The head of the SETEC recognized that the [preventive] police being prepared is key, because they are what are technically called “first responders”, that is, they are the public servants in the entire public security and justice systems who are the first to have contact with a possible criminal act.
According to the guidelines of the National Code of Criminal Procedure, poor preservation of the scene, poor preservation of evidence or an arrest which is not conducted properly may be sufficient to annul the evidence or even cause a crimial proceeding to fail.
The emergency plan
The National Security Council, under the guidance of the SETEC, has designed a strategy that aims, in the coming months, to provide a basic, general course on performance under the new system to all agents in the police forces. This plan aims to complete 100% of the training by May 31, 2016, less than two weeks before the deadline.
Fromow explained that the emergency plan consists mainly of 40-hour workshops that will be practical, prioritizing the teaching of basics like police response to a blatant offense, reading the book of human rights, the chain of custody of evidence and the proper use of force, among others.
“The truth is that we have a challenge ahead, and therefore, we designed this emergency program (…) We have already trained 90 instructors who will be training the trainers in the states, who are police with certain profiles that enable us to accelerate this training,” she said.

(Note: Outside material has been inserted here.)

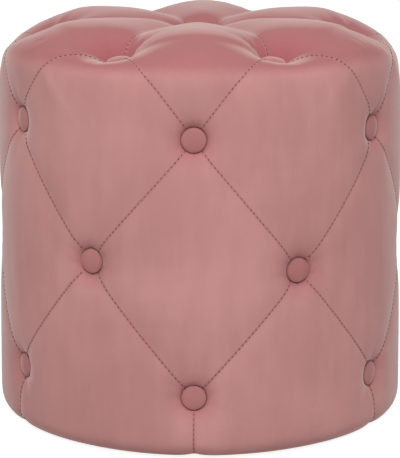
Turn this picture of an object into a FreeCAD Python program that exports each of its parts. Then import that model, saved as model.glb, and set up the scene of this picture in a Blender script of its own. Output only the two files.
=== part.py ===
import FreeCAD, Part
import math
import os

# A round button-tufted footstool. Millimetres, +Z up, origin on the floor under the middle.
# Front is -Y: one column of buttons faces it.

# Outer form of the padded body, over the crowns of its cells
BODY_RADIUS = 200.0
BODY_TOP = 398.0
HEM_HEIGHT = 3.0
HEM_ROUNDING = 17.0
EDGE_ROUNDING = 40.0
EDGE_LEAN = 50.0
CROWN_ROUNDING = 100.0
HEM_FACETS = 2
EDGE_FACETS = 2
CROWN_FACETS = 3

# Tufting pattern: buttons stand in rows, and every other row is turned by half a column. The
# upper row keeps just below the seat board, and the rows on the side slant a little.
COLUMNS = 6
LOWER_ROW_HEIGHT = 61.0
MIDDLE_ROW_HEIGHT = 181.0
UPPER_ROW_DROP = 11.7
ROW_SLANT = 7.4
RING_WELL_INSET = 56.0
RING_BUTTON_TILT = 12.0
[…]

The training will start on November 16, when the ninety instructors will begin to train one thousand police around the country, so that that these are then converted into replicators of the knowledge they have acquired.
“They will be trainers of trainers and will work full time until May for each of them to train groups of thirty police at a time.” said Fromow.
But before they can start workshops, each state will have to complete a diagnosis of each police force to verify if any of its officers have received some kind of course and what the content of these were, with the aim of establishing whether the workshops need to begin from scratch or be a supplement. To do this, 32 state committees are gathering all the information as quickly as possible and the strategy will be based on that.
“Funding for this obviously comes from federal funds for implementation of the system. It is also important to note that we already have protocols ready for first respondents, such as safeguarding the scene and other fundamentals critical to the performance of the police,” explained Fromow.
Maria Elena Morera, an activist who has specialized in tracking issues such as the development of police, said security forces in the country are not even minimally prepared to act under the standards of the penal system, and in the time remaining, it will be difficult to achieve.
“It is true that the federal government is making a great effort to give a course to the police, but that does not mean they will know the subject; we will need to evaluate them,” she said.
The problem with 40-hour workshops that are to be taught, explained the activist, is that it is a truncated course, as the appropriate time needed for basic training–according to specialists–is 240 hours [six weeks if done full time]. The reason for cutting the time is to be able to finish the delivery of workshops to one hundred percent of the police by the end of May.
Morera recalled that there were eight years for this to be done. However, there were governors who waited until the end of their administrations to begin to implement the necessary actions. The result is that today there is not enough time for evaluation or testing.
“Many of the governors left this to the end, and today we have a lot of police who are not ready. We will begin to see the consequences of this in the middle of next year when the new system gets under way. (…) The police are definitely not prepared,” said the activist.